State only the number of lines that include "this".
## Start DATA PROVIDED
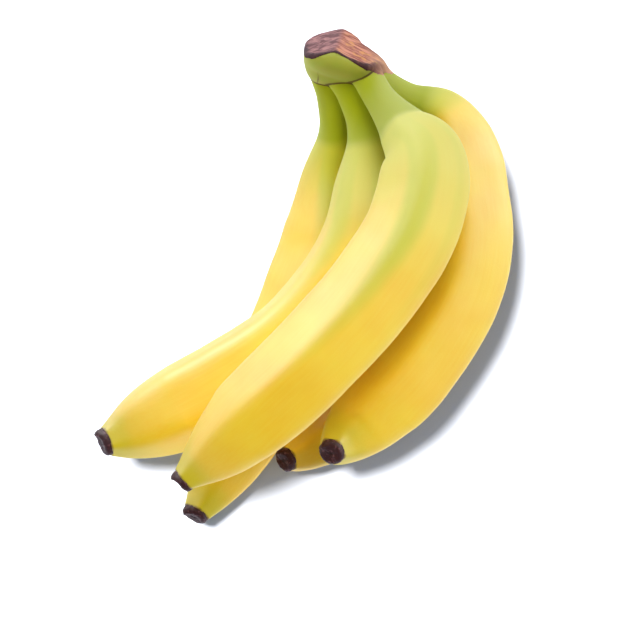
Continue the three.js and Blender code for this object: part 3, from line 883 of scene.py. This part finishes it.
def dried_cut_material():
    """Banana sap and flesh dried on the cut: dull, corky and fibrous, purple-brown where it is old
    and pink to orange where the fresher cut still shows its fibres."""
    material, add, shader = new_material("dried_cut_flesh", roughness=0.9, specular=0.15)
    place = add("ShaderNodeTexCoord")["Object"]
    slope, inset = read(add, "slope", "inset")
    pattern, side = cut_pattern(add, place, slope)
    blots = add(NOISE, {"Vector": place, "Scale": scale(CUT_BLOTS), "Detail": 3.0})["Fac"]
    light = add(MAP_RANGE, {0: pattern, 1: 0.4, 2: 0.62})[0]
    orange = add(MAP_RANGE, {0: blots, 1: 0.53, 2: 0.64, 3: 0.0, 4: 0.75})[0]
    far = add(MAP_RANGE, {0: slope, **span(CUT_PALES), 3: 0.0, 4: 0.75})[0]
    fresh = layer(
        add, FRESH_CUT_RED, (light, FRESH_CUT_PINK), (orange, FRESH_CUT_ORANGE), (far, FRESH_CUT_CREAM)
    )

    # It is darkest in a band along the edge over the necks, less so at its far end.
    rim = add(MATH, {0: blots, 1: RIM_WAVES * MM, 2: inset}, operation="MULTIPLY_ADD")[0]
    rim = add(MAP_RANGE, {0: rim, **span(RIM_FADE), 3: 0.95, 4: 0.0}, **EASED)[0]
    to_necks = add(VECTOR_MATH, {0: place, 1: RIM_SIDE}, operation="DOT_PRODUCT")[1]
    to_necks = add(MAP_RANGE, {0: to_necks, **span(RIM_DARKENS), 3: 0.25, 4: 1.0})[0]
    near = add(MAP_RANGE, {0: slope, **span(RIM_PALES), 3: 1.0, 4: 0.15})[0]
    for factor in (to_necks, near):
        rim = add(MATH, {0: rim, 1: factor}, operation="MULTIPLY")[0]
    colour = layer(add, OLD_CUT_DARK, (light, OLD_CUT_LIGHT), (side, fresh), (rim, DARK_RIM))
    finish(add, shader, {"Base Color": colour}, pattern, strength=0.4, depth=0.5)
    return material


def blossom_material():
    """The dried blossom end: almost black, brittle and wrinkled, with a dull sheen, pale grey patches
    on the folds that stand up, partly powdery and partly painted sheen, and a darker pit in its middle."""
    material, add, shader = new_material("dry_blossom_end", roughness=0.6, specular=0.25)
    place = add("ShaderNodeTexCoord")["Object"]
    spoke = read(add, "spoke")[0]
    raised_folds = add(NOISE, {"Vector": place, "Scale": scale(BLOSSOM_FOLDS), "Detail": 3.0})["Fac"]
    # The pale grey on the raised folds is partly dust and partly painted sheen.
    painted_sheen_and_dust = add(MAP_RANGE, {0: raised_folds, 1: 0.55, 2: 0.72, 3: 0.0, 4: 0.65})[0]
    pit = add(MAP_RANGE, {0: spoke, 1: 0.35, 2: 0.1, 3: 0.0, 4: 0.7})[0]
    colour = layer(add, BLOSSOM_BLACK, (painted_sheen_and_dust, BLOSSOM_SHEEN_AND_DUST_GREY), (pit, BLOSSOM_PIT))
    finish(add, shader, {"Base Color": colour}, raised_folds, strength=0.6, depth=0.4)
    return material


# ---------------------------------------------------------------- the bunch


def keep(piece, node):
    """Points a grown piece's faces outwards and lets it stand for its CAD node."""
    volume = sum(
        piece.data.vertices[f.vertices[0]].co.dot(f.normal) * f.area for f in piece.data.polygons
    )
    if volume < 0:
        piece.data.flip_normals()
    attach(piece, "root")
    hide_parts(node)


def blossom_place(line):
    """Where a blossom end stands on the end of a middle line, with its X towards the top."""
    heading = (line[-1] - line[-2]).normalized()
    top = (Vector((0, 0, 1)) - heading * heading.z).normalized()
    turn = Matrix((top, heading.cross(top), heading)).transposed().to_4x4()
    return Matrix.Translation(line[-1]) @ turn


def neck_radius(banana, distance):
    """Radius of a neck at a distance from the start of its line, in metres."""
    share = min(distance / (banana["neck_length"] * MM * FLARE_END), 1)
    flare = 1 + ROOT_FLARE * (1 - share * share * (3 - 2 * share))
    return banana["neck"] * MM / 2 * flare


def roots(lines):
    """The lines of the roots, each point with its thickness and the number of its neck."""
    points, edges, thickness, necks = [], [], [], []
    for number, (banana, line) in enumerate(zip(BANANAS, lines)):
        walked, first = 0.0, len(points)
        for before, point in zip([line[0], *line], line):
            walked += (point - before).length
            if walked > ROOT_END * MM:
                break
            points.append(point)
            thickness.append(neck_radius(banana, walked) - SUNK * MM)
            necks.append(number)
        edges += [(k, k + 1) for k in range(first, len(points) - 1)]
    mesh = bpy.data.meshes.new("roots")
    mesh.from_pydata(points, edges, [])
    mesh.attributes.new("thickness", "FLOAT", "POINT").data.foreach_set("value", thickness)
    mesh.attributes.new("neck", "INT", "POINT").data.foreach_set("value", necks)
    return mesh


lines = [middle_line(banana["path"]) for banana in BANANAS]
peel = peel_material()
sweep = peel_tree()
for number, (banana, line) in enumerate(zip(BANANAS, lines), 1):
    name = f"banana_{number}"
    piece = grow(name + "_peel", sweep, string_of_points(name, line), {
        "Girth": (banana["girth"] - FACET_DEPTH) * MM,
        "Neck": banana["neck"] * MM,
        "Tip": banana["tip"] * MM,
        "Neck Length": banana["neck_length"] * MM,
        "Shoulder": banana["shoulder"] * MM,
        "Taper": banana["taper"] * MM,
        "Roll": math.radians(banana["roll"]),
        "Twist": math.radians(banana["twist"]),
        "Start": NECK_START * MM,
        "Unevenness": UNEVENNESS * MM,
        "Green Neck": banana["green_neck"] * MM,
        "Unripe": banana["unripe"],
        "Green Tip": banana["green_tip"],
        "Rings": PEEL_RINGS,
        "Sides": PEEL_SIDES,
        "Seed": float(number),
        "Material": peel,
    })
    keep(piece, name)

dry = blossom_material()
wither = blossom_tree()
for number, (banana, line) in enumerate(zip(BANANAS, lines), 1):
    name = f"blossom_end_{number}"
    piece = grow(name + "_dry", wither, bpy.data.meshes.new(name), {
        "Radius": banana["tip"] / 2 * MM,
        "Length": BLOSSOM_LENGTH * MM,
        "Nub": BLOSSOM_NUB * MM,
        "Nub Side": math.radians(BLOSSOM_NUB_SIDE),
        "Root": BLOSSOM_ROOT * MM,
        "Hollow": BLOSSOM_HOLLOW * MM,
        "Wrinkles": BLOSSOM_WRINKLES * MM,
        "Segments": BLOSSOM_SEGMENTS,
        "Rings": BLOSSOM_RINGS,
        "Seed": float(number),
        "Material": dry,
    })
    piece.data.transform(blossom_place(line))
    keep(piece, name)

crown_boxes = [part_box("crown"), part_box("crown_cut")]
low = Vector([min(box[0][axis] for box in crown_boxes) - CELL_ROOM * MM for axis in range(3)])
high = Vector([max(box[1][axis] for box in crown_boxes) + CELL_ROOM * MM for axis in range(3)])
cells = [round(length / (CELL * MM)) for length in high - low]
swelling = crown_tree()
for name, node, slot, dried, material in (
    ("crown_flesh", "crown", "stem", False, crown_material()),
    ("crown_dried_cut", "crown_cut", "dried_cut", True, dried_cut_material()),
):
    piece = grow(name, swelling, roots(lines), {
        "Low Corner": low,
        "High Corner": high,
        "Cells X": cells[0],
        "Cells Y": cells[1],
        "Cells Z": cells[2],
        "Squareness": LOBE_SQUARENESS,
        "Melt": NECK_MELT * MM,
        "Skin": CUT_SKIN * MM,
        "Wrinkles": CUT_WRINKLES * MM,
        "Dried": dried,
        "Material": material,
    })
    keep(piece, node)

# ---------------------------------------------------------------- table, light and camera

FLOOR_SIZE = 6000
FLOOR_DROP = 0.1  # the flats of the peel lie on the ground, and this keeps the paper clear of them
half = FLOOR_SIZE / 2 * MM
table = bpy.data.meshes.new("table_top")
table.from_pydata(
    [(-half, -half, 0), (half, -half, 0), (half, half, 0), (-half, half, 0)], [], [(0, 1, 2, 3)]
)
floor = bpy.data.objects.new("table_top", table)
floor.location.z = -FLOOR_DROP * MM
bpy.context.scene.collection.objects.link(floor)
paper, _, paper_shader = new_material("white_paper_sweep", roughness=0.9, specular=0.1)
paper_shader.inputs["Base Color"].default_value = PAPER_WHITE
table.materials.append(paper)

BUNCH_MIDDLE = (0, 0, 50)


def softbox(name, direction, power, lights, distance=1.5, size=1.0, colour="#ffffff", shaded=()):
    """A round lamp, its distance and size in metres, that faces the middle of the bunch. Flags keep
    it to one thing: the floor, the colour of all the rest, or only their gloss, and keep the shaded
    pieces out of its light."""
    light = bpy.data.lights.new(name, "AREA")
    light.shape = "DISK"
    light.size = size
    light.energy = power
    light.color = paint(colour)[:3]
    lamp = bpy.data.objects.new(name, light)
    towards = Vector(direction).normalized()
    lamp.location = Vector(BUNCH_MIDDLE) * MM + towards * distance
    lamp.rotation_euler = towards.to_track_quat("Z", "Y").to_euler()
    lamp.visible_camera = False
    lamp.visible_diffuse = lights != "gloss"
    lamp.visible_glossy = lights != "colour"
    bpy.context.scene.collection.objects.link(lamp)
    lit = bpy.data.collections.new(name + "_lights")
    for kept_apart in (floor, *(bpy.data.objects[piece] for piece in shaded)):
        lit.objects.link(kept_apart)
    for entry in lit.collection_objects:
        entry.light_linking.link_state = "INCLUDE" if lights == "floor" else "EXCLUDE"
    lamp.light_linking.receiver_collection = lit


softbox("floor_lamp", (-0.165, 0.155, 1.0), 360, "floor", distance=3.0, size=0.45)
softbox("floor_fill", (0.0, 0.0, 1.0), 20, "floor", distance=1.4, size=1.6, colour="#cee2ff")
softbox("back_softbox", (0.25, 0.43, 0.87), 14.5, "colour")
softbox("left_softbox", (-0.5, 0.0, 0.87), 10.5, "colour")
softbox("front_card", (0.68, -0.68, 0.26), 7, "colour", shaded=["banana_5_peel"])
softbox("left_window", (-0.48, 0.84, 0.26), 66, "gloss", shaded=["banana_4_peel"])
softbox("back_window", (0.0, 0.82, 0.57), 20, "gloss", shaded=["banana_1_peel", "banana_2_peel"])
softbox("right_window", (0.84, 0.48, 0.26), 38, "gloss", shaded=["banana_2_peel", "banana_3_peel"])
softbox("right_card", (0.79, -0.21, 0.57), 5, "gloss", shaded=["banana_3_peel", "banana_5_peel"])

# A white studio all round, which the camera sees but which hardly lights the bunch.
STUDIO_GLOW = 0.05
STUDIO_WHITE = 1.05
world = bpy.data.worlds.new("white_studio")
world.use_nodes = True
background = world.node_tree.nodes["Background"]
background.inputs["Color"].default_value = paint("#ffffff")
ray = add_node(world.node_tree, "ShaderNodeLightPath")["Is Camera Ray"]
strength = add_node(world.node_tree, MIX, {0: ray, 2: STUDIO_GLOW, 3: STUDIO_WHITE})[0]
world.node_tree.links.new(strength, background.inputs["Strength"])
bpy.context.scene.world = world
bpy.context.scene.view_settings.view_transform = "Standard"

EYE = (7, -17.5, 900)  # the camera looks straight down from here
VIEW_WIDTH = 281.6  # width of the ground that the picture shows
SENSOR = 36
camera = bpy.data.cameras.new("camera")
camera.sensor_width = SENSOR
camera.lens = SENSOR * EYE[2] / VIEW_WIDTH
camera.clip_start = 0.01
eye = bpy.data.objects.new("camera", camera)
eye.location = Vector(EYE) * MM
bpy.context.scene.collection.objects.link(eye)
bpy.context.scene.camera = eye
## End DATA PROVIDED
**THE SOLUTION:**
2